The Heritage Press version she owned was beautifully illustrated with wood engravings by Agnes Parker, which were rather bleak. However, what I initially took away from the book was less about the complicated love life of Bathsheba Everdene, and long suffering Gabriel Oak, as beautifully depicted by Ms. Parker, but Hardy’s detailed and evocative descriptions of Wessex, a thinly disguised version of his native Dorset. I fell in love with Wessex, madly passionately in love. The well-written characters and compelling story line, couldn’t hold a candle to it.
For example, in the beginning of chapter 22:
It was the first day of June, and the sheep-shearing season culminated, the landscape, even to the leanest pasture, being all health and colour. Every green was young, every pore was open, and every stalk was swollen with racing currents of juice. God was palpably present in the country, and the devil had gone with the world to town.
Imagine reading this during a Texas June, when the stalks had shriveled to a hard, resistant core, and the landscape was already parched and cracked.
In recent times it’s a given that long descriptions detract from the narrative. Adverbs, and even adjectives are to be avoided. To someone impatient to know what happens next, this is probably true but I have always liked a slow descriptive passage. Consider how this portrayal of a barn is both lyrical and, in my experience, accurate:
They sheared in the great barn, called for the nonce the Shearing-barn, which on ground-plan resembled a church with transepts. It not only emulated the form of the neighbouring church of the parish, but vied with it in antiquity. Whether the barn had ever formed one of a group of conventual buildings nobody seemed to be aware; no trace of such surroundings remained. The vast porches at the sides, lofty enough to admit a waggon laden to its highest with corn in the sheaf, were spanned by heavy-pointed arches of stone, broadly and boldly cut, whose very simplicity was the origin of a grandeur not apparent in erections where more ornament has been attempted. The dusky, filmed, chestnut roof, braced and tied in by huge collars, curves, and diagonals, was far nobler in design, because more wealthy in material, than nine-tenths of those in our modern churches. Along each side wall was a range of striding buttresses, throwing deep shadows on the spaces between them, which were perforated by lancet openings, combining in their proportions the precise requirements both of beauty and ventilation.

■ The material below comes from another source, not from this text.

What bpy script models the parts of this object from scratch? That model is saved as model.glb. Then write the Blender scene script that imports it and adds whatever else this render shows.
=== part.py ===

Many years later, when I visited the great tithe barns at Bradford Abbas, Pilton, and Abbotsbury, they were immediately familiar. Though the shearing scene in the 1967 film adaptation of the novel was filmed in Abbotsbury, my sense of déjà vu came from reading Hardy’s vivid description all those years before. I eventually read all of Hardy’s novels, and while the overall theme of social change is evidently why he felt driven to write them, his love of the West Country landscape, and his carefully crafted depiction of it, make his fear of those changes all the more evident.
Did my rampant anglophilia influence whom I fell in love with and married? Perhaps a bit, though the curly hair and love of bad puns had a lot to do with it as well. Though we met in Pennsylvania, MrSylvania loved the heat and fast pace of urban Texas when we moved there, and had no intention of going back to a country he did, and still does, consider rainy and gloomy. However, the increasing jingoism and religious fervor in his workplace made him reconsider life in America, so after 25 years of marriage we ended up about 30 miles north of Hardy’s birthplace. My in-laws, who live in the Brighton area and the industrial North, were concerned that I would find England too alien, and if we had settled either of those places, that might have been true. However, familiarity with Hardy’s Wessex made the transition to rural Somerset surprisingly easy. We live in a small village where, given that English cities and English culture in general has changed a lot in the intervening 140+ years since Far From the Madding Crowd was written, quite a bit in outlying villages hasn’t. Family and interpersonal relationships are still the centre of everyone’s life, the weather and the fortunes of farmers are of primary importance, and the problems of the larger world are, for the most part, roundly ignored. Best of all, in early June, the countryside is as full of robust life as Hardy promised.
What books have you read that were so well described a visit would give you a feeling of déjà vu?